What you need to do: Every line of the material below must be repeated exactly.
** START **
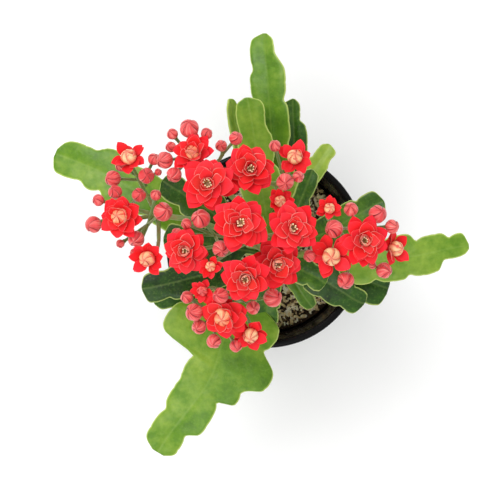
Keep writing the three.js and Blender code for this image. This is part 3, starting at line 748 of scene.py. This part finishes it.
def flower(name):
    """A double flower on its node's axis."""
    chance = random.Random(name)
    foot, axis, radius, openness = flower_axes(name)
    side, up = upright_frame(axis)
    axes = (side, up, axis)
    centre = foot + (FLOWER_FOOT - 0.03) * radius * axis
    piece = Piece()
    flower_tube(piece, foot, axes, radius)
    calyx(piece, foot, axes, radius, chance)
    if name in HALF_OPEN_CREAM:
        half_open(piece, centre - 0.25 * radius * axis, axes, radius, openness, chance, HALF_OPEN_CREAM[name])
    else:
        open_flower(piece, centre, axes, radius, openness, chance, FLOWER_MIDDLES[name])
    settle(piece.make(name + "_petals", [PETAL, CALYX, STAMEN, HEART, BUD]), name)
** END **
Response to this task:
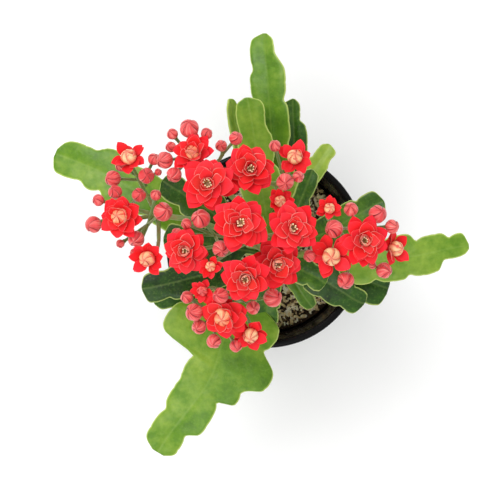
Keep writing the three.js and Blender code for this image. This is part 3, starting at line 748 of scene.py. This part finishes it.
def flower(name):
    """A double flower on its node's axis."""
    chance = random.Random(name)
    foot, axis, radius, openness = flower_axes(name)
    side, up = upright_frame(axis)
    axes = (side, up, axis)
    centre = foot + (FLOWER_FOOT - 0.03) * radius * axis
    piece = Piece()
    flower_tube(piece, foot, axes, radius)
    calyx(piece, foot, axes, radius, chance)
    if name in HALF_OPEN_CREAM:
        half_open(piece, centre - 0.25 * radius * axis, axes, radius, openness, chance, HALF_OPEN_CREAM[name])
    else:
        open_flower(piece, centre, axes, radius, openness, chance, FLOWER_MIDDLES[name])
    settle(piece.make(name + "_petals", [PETAL, CALYX, STAMEN, HEART, BUD]), name)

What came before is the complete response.